▶ _GIVEN DATA_:
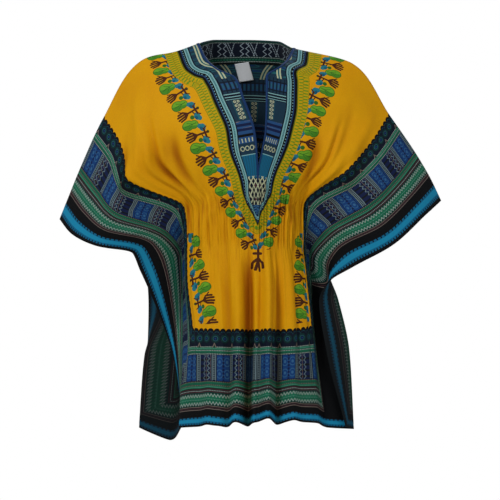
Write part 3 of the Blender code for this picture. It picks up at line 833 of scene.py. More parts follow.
def makeYokePrint():
    group = Group(
        "yokePrint",
        (("Distance", "number"), ("Along", "number"), ("Across", "number"), ("Drop", "number"), ("Middle", "number")),
        (("Color", "colour"), ("Mask", "number")),
    )
    e = 0 - group.value("Distance")
    a, across, drop, middle = (group.value(label) for label in ("Along", "Across", "Drop", "Middle"))
    flap = group.bands(drop, yoke["span"], [(start, inks[name]) for start, name in yoke["flap"]])
    colour = flap

    def lay(mask, name):
        nonlocal colour
        colour = group.paint(colour, mask, inks[name])

    # shoulders: squares and a second pair of pale lines
    square = group.distance(a.toRepeat(11.0), drop.toRepeat(11.0), (0.0, 0.0))
    high = drop.under(84)
    lay(high & square.near(3.2, 0.7), "aquaMiddle")
    lay(high & square.under(1.5), "blue")
    lay(high & e.between(31, 34), "cream")
    lay(high & e.between(34, 37), "aquaMiddle")
    lay(high & e.between(37, 40), "cream")
    # flaps: blocks, pale lines, a column of beads, stripes and blocks
    blocks = drop.between(84, 116)
    lay(blocks & (drop.near(92, 1.2) | drop.near(110, 1.0) | across.toRepeat(9.0).under(1.0)), "deepNavy")
    lay(blocks & drop.between(94, 108) & across.toRepeat(9.0).over(2.2), "flapBlue")
    lay(blocks & drop.between(97, 105) & across.toRepeat(9.0).over(3.4), "aquaMiddle")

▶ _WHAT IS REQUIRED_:
Return exactly the opening lines of the listing above, ending with the line that has "colour = group.paint(colour, mask, inks[name])".

▶ _ANSWER TO THE TASK_:
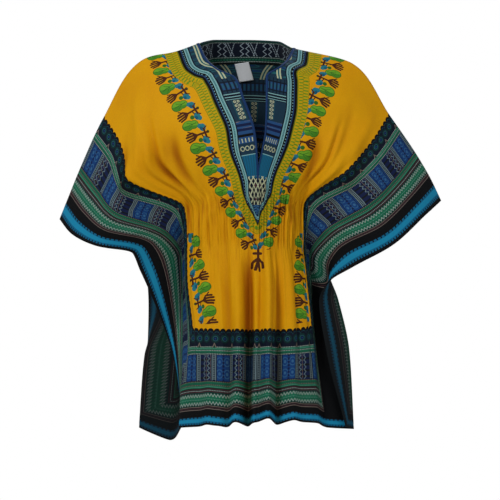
Write part 3 of the Blender code for this picture. It picks up at line 833 of scene.py. More parts follow.
def makeYokePrint():
    group = Group(
        "yokePrint",
        (("Distance", "number"), ("Along", "number"), ("Across", "number"), ("Drop", "number"), ("Middle", "number")),
        (("Color", "colour"), ("Mask", "number")),
    )
    e = 0 - group.value("Distance")
    a, across, drop, middle = (group.value(label) for label in ("Along", "Across", "Drop", "Middle"))
    flap = group.bands(drop, yoke["span"], [(start, inks[name]) for start, name in yoke["flap"]])
    colour = flap

    def lay(mask, name):
        nonlocal colour
        colour = group.paint(colour, mask, inks[name])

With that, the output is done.